9. What are the customer roles going to be?
It is worth mapping the various ways in which a Customer interacts with your organisation. Each role defines a type of service that they are associated with. These services can be associated with addresses. For example, a customer exists in a Marketing database because they responded to an email campaign expressing interest in Solar Hot Water. The role could be “Solar User” and the address porovided could be of type “Home Address” and also “Solar” to indicate that this address might be associated with the provision of Solar Services. This can be a complex area but, initially, is worth business users determining what types of activities, related to your organisation, do customers perform?

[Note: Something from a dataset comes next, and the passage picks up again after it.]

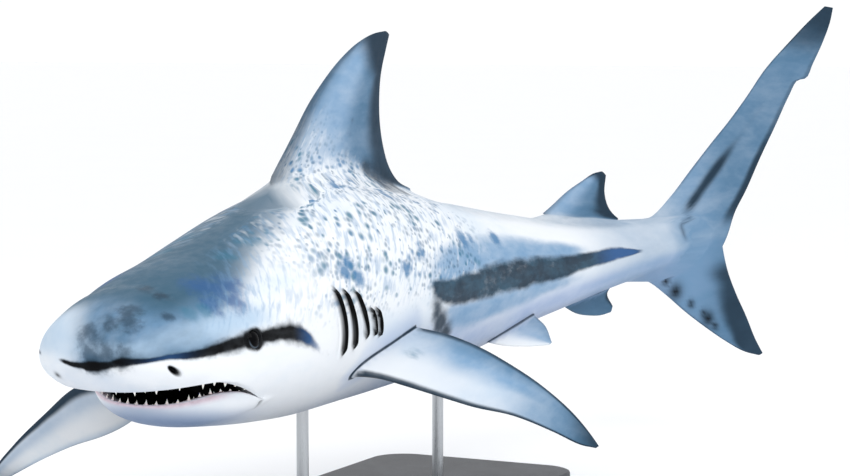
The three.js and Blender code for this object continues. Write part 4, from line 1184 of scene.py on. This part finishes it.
def skin_material(tones, groups):
    """Layers from the pale ground up: painted shade below, blue-grey head with painted shade on its
    crown and ridge, a painted highlight on the snout, haze, fins, strokes and specks, dark bands, dark
    margins with the snout's painted shadow on the right pectoral, painted shade along sharp fin roots,
    gums and painted shade in every recess."""
    material, graph, shader = new_material("shark_skin", 0.42, Specular_IOR_Level=0.06)
    space = graph.attribute("straight", "Vector")
    drawn = graph.mapping(space, Scale=(0.42, 1.0, 1.0))
    flat = graph.mapping(graph.attribute("flat", "Vector"), Scale=(0.62, 1.0, 1.0))

    def cloud(scale, least, most, low=0.3, high=0.7):
        """Cloudy patches between two levels."""
        value = graph.group(groups["mottle"], Vector=drawn, Scale=scale, Low=low, High=high)
        return graph.range(value, 0, 1, least, most, "LINEAR")

    def broken(mask, scale, breakup, softness=0.48, vector=drawn):
        """A mask with a broken edge."""
        return graph.group(groups["edge"], Vector=vector, Mask=graph.attribute(mask), Scale=scale,
                           Breakup=breakup, Softness=softness)

    def strokes(scale, low, high, vector=flat):
        """Fine leaning strokes."""
        return graph.group(groups["stroke"], Vector=vector, Scale=scale, Low=low, High=high)

    def drops(scale, size, stretch, thin):
        """Small drops."""
        return graph.group(groups["specks"], Vector=flat, Scale=scale, Size=size, Stretch=stretch,
                           Thin=thin)

    def over(finish, *masks):
        """Lays a colour over what is there, by the product of its masks."""
        nonlocal colour
        masks = (graph.attribute(mask) if isinstance(mask, str) else mask for mask in masks)
        finish = tones[finish] if isinstance(finish, str) else finish
        colour = graph.mix(graph.times(*masks), colour, finish)

    colour = graph.mix(cloud(7, 0.06, 0.38, 0.44, 0.66), tones["pale"], tones["ice"])
    # painted shade: lilac low on the flanks and belly, grey along the underside and under the jaw
    over("lilac", "shade", cloud(9, 0.55, 0.95))
    over("grey", "keel", 0.7)
    over("sky", broken("haze", 22, 0.9), cloud(16, 0.7, 1.0))
    head = graph.mix(cloud(9, 0.0, 0.6, 0.40, 0.62), tones["steel"], tones["sky"])
    head = graph.mix(cloud(26, 0.0, 0.45, 0.48, 0.70), head, tones["teal_grey"])
    over(head, broken("back", 16, 0.35), cloud(12, 0.86, 1.0))
    # the pale line over the head band, and the painted highlight on the snout's front
    over(graph.mix(0.75, tones["sky"], tones["ice"]), "glow", cloud(18, 0.7, 1.0))
    # painted shade on the crown, over the back's own darker tone
    over("teal_grey", "crown", cloud(16, 0.88, 1.0))
    # painted shade along the back's top line
    over("steel", "ridge", cloud(16, 0.2, 0.5))
    over("slate", broken("blotch", 46, 2.0, 0.48, space), 0.66)
    over("deep", broken("bruise", 44, 1.6, 0.48, space), 0.75)
    over("teal", broken("teal_patch", 40, 1.3, 0.45, space), 0.5)
    over("sky", "fin", cloud(16, 0.75, 1.0))
    over("steel", "blue", cloud(16, 0.7, 0.95))

    over("sky", strokes(150.0, 0.46, 0.66), "stroke", 0.46)
    over("pale", strokes(110.0, 0.50, 0.74, graph.mapping(flat, Location=(3, 1, 2))), "speckle", 0.5)
    drop = graph.mix(cloud(11, 0.0, 1.0, 0.45, 0.55), tones["teal"], tones["bruise_blue"])
    over(drop, drops(70.0, 0.42, (1.1, 1.0, 0.9), 0.32), "speckle", 0.85)
    over("steel", drops(112.0, 0.44, (1.1, 1.0, 0.85), 0.34), "speckle", 0.6)
    over("bruise_blue", broken("spot", 60, 1.3, 0.4), 0.85)
    over("slate", broken("dorsal_smudge", 30, 0.9), 0.85)

    band = graph.mix(cloud(22, 0.0, 0.7, 0.40, 0.68), tones["slate"], tones["teal_grey"])
    band = graph.mix(graph.attribute("band_blue"), band, tones["deep"])
    over(band, broken("band", 34, 1.3, 0.44), 0.985)
    over("slate", broken("soft_band", 44, 1.2, 0.48, space), 0.7)
    over("slate", broken("smudge", 24, 1.1, 0.45), 0.95)
    band = graph.mix(graph.attribute("band_blue"), tones["ink"], tones["deep"])
    over(band, broken("head_band", 40, 0.9, 0.42, space), cloud(36, 0.94, 1.0, 0.3, 0.6))
    # dark fin margins, with the snout's painted shadow on the right pectoral
    over("slate", broken("dusk", 18, 0.35), 0.985)
    # a painted line of shade along the fin roots that stay sharp
    crease_shade = graph.range(graph.attribute("crease"), *CREASE_SHADE_WIDTH, 1.0, 0.0)
    over("slate", crease_shade, cloud(14, 0.8, 0.99, 0.3, 0.6))
    over("ink", "ink")
    over("ink", "pore")
    over(graph.mix(graph.noise(space, 120), tones["gum"], tones["gum_dark"]), "gums")
    # painted shade in the mouth, gill slits, nostrils, eye sockets and the furrow at the mouth's corner
    over("recess_shade_tone", "cavity")
    graph.set(shader.inputs["Base Color"], colour)
    uneven_roughness(graph, shader, graph.noise(space, 55), 0.38, 0.52)
    bump(graph, shader, graph.group(groups["denticles"], Vector=space, Scale=900.0), 0.35, 0.0006)
    return material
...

10. The RASCI model applied to Customer Data
Who is Responsible, Accountable, Consulted, Supporting and Informed about Customer Data? When building the single view, this model will be critical in planning, building and supporting the overall model. Different aspects of the Single View can be attributed to different people as discussed in Point 8 but there needs to be someone accountable and responsible for every single component. Without this, data quality is likely to be poor and will eventually negate the benefit that could be derived from a Single View. It is also important to determine rules for who should be informed when data changes, who can be consulted to ensure accuracy and how is data going to be supported to ensure consistency?
Of course, your organisation may not need to do all of these 10 things. They are provided to give “food for thought” and to ensure that the right questions and discussions are taking place before embarking on the journey. If anyone has any feedback or additional insights, I would welcome the discussion.